The Trouble with History

A problem with fictional stories set within real-world historical events is that we already know the ending of those events. In this case, we know that the French Resistance plays a key role in helping the Allies retake France, and ultimately Hitler loses. We don’t know the fate of the book’s characters, but the tension of not knowing the ultimate outcome of the war is never there. So, there must be some other outcome that we care about and that is unknown, or why keep reading? In this book, we learn some vital things concerning major characters far too early on, leaving us doing little more than waiting to confirm that unsubtle foreshadowing.

The Trouble with the Narrator

The narrator is spoiled, self-obsessed, melodramatic, and unsympathetic. Despite the book’s title, this is his story. Why was he written this way? The fact that he is a Jew in the era of World War Two automatically confers upon him a degree of sympathy, but this isn’t enough. He carries plenty of guilt over his circumstances, though they favor him dramatically, living the high life in occupied Paris.

Everyone around him seems to make extreme sacrifices for his sake; this despite the fact that he’s so unlikeable.

He is also evidently a male but seems lacking a masculine aspect. This is fine, there’s nothing wrong with that. VieVie however is drafted as a kind of feminine goddess, perfect beyond believability. She is a tulip of indescribable beauty. He is a turnip.

His neuroses are on full display when he relates having had sex for the first time:

We made love slowly for the longest time. The beauty of the moment erased any guilt or shame from us for a short period.
Today I am now an old man incapable of such actions …


What do you mean, you have erectile dysfunction? Explain why this was necessary information. Why ruin a great memory like that?

The Trouble with the Facts

The author has done her research on Germany’s changing social policies dating from the placement of Hitler as Chancellor in 1933 and it shows. Often, not in a good way. For instance, we learn that:
Prior to the First World War, exactly nine percent of the Austrian population was Jewish.
On 7 March 1936 Hitler violated two treaties and took the Rhineland.
On 25 November 1936 Germany joined with Japan in signing the Anti-Comintern Pact.
On 6 November 1937 Spain and Italy also signed it.
The date of Kristallnacht, 9 November 1938.
On 10 March 1939 the city of Paris begins to issue gas masks.

Is there gonna be a quiz on this?

If the rest of the novel relied on specific days of the year, and thus they held some relevance, ok I would get it.
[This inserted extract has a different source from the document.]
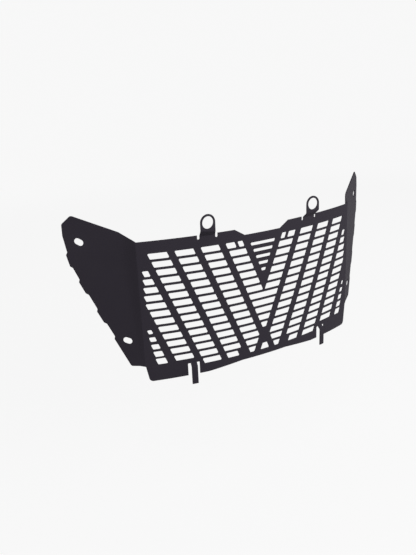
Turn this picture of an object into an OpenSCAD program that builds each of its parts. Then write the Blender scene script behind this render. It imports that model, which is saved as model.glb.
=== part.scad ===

But instead the fictional narrative moves along not by specific days, but by amorphous weeks, months, and in some cases years.

In other words, we don’t need those historical dates, and in the text, they stand out like ‘proof’ that the author did her homework. This date-dropping only works to throw sticks into the spokes of the narrative flow.

2 out of 5
The novel overcomplicates itself with too much history and not enough fiction. The narrator is unsympathetic, and overall the novel lacks tension. Readers of YA novels deserve better.